2008-10-23 Thread Rick Cox
On Wed, Oct 22, 2008 at 18:55, Steve Gao <[EMAIL PROTECTED]> wrote:
> I am using Hadoop Streaming. The input are multiple files.
> Is there a way to get the current filename in mapper?
>

Streaming map tasks should have a "map_input_file" environment
variable like the following:

map_input_file=hdfs://HOST/path/to/file

rick

> For example:
> $HADOOP_HOME/bin/hadoop  \
> jar $HADOOP_HOME/hadoop-streaming.jar \
>-input file1 \
>-input file2 \
>-output myOutputDir \
>-mapper mapper \
>-reducer reducer
>
> In mapper:
> while (){
>  //how to tell the current line is from file1 or file2?
> }
>
>
>
>
>


Re: process limits for streaming jar

2008-06-27 Thread Rick Cox
On Fri, Jun 27, 2008 at 08:57, Chris Anderson <[EMAIL PROTECTED]> wrote:

> The problem is that when there are a large number of map tasks to
> complete, Hadoop doesn't seem to obey the map.tasks.maximum. Instead,
> it is spawning 8 map tasks per tasktracker (even when I change the
> mapred.tasktracker.map.tasks.maximum in hadoop-site.xml to 2, on the
> master). The cluster was booted with the setting at 8. Do I need to
> change hadoop-site.xml on all the slaves, and restart the task
> trackers, in order to make the limit apply? That seems unlikely - I'd
> really like to manage this parameter on a per-job level.
>

Yes, mapred.tasktracker.map.tasks.maximum is configured per
tasktracker on startup. It can't be configured per job because it's
not a job-scope parameter (if there are multiple concurrent jobs, they
have to share the task limit).

rick


Re: Streaming and subprocess error code

2008-05-14 Thread Rick Cox
Does the syslog output from a should-have-failed task contain
something like this?

java.lang.RuntimeException: PipeMapRed.waitOutputThreads():
subprocess failed with code 1

(In particular, I'm curious if it mentions the RuntimeException.)

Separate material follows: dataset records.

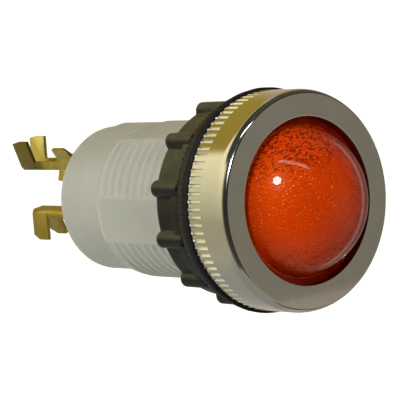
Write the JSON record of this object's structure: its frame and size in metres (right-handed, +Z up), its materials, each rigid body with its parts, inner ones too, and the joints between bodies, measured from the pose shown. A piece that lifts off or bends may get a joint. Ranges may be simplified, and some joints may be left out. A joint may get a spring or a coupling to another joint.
{
  "type": "panel pilot light",
  "caption": "Round panel pilot light: plated ring with an orange domed lens, threaded translucent barrel with gasket, toothed washer and ring nut, and crimp terminals behind.",
  "frame": {"origin": "on the barrel axis, in the plane of the panel seat, which is the rear face of the front gasket", "axes": "+Y along the barrel from the lens to the terminals, so the lens faces -Y; +Z up, square to the flat on top of the rear of the body; +X to the right when looking along +Y"},
  "size_m": [0.0368, 0.0816, 0.0368],
  "materials": {
    "plated_metal": "polished nickel-chrome plate",
    "lens_orange": "clear moulded orange, pebbled inside",
    "rubber_black": "satin moulded rubber",
    "nylon_white": "milky translucent moulded nylon",
    "plastic_olive": "satin moulded dark olive-grey plastic",
    "plastic_brown": "dark moulded phenolic",
    "brass_strip": "stamped brass, satin",
    "brass_shell": "rolled brass",
    "bronze_strip": "phosphor bronze spring strip",
    "lamp_glass": "clear glass and brass cap, sealed",
    "resistor_coat": "cement coat with tinned leads",
    "sleeve_cream": "woven glass sleeving"
  },
  "bodies": {
    "barrel_body": {"housing": "nylon_white", "front_gasket": "rubber_black", "lamp": "lamp_glass", "lamp_shell": "brass_shell", "lamp_carrier": "plastic_brown", "centre_contact": "bronze_strip", "contact_rivets": "brass_shell", "terminal_upper": "brass_strip", "terminal_lower": "brass_strip", "terminal_side": "brass_strip", "ballast_resistor": "resistor_coat", "lead_sleeve": "sleeve_cream"},
    "lens_set": {"lens": "lens_orange", "lens_gasket": "rubber_black"},
    "bezel_ring": {"bezel": "plated_metal"},
    "clamp_washer": {"toothed_washer": "plastic_olive"},
    "nut": {"ring_nut": "plastic_olive"}
  },
  "joints": [
    {"name": "lens_slide", "type": "slide", "parent": "barrel_body", "child": "lens_set", "axis": [0, -1, 0], "range_m": [0, 0.0045]},
    {"name": "bezel_turn", "type": "hinge", "parent": "lens_set", "child": "bezel_ring", "pos_m": [0, 0, 0], "axis": [0, -1, 0], "range_deg": [0, 1080]},
    {"name": "washer_slide", "type": "slide", "parent": "barrel_body", "child": "clamp_washer", "axis": [0, 1, 0], "range_m": [0, 0.018]},
    {"name": "nut_turn", "type": "hinge", "parent": "clamp_washer", "child": "nut", "pos_m": [0, 0, 0], "axis": [0, 1, 0], "range_deg": [0, 3240]}
  ],
  "couplings": [
    {"joint": "bezel_turn", "follows": "lens_slide", "rad_per_m": 4188.8},
    {"joint": "nut_turn", "follows": "washer_slide", "rad_per_m": 3141.6}
  ]
}
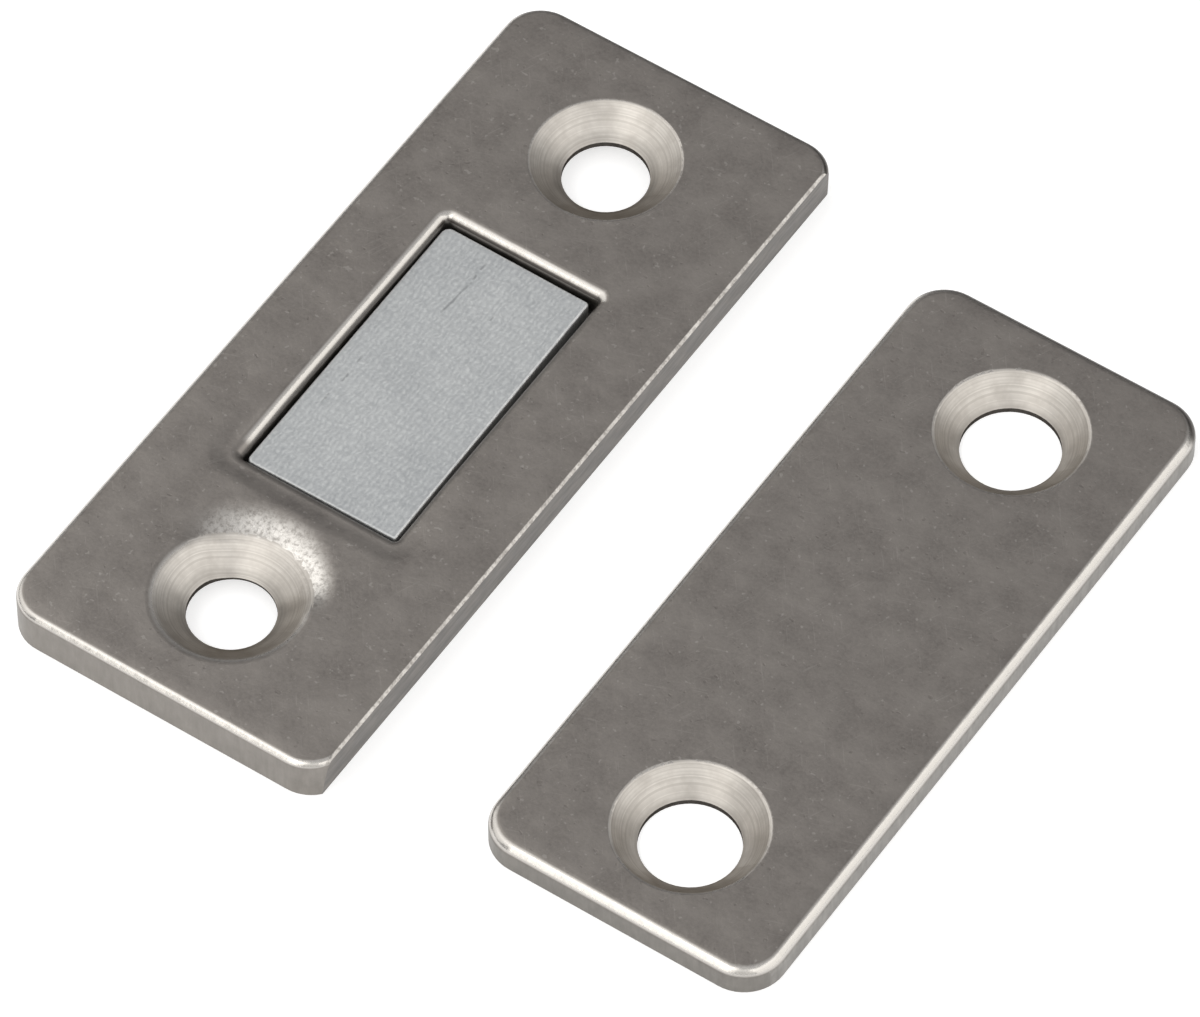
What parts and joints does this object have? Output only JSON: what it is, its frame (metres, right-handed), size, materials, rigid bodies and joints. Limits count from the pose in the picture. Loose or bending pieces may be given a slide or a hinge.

Tasks that consume all their input and then exit non-zero are
definitely supposed to be counted as failed, so there's either a
problem with the setup or a bug somewhere.

rick

On Wed, May 14, 2008 at 8:49 PM, Andrey Pankov <[EMAIL PROTECTED]> wrote:
> Hi,
>
>  I've tested this new option "-jobconf
> stream.non.zero.exit.status.is.failure=true". Seems working but still not
> good for me. When mapper/reducer program have read all input data
> successfully and fails after that, streaming still finishes successfully so
> there are no chances to know about some data post-processing errors in
> subprocesses :(
>
>
>
>  Andrey Pankov wrote:
>
> > Hi Rick,
> >
> > Thank you for the quick response! I see this feature is in trunk and not
> available in last stable release. Anyway will try if it works for me from
> the trunk, and will try does it catch segmentation faults too.
> >
> >
> > Rick Cox wrote:
> >
> > > Try "-jobconf stream.non.zero.exit.status.is.failure=true".
> > >
> > > That will tell streaming that a non-zero exit is a task failure. To
> > > turn that into an immediate whole job failure, I think configuring 0
> > > task retries (mapred.map.max.attempts=1 and
> > > mapred.reduce.max.attempts=1) will be sufficient.
> > >
> > > rick
> > >
> > > On Tue, May 13, 2008 at 8:15 PM, Andrey Pankov <[EMAIL PROTECTED]>
> wrote:
> > >
> > > > Hi all,
> > > >
> > > >  I'm looking a way to force Streaming to shutdown the whole job in
> case when
> > > > some of its subprocesses exits with non-zero error code.
> > > >
> > > >  We have next situation. Sometimes either mapper or reducer could
> crush, as
> > > > a rule it returns some exit code. In this case entire streaming job
> finishes
> > > > successfully, but that's wrong. Almost the same when any subprocess
> finishes
> > > > with segmentation fault.
> > > >
> > > >  It's possible to check automatically if a subprocess crushed only via
> logs
> > > > but it means you need to parse tons of outputs/logs/dirs/etc.
> > > >  In order to find logs of your job you have to know it's jobid ~
> > > > job_200805130853_0016. I don't know easy way to determine it - just
> scan
> > > > stdout for the pattern. Then find logs of each mapper, each reducer,
> find a
> > > > way to parse them, etc, etc...
> > > >
> > > >  So, is there any easiest way get correct status of the whole
> streaming job
> > > > or I still have to build rather fragile parsing systems for such
> purposes?
> > > >
> > > >  Thanks in advance.
> > > >
> > > >  --
> > > >  Andrey Pankov
> > > >
> > > >
> > > >
> > >
> > >
> >
> >
> >
>
>
>  --
>  Andrey Pankov
>
>


Re: Streaming and subprocess error code

2008-05-13 Thread Rick Cox
Try "-jobconf stream.non.zero.exit.status.is.failure=true".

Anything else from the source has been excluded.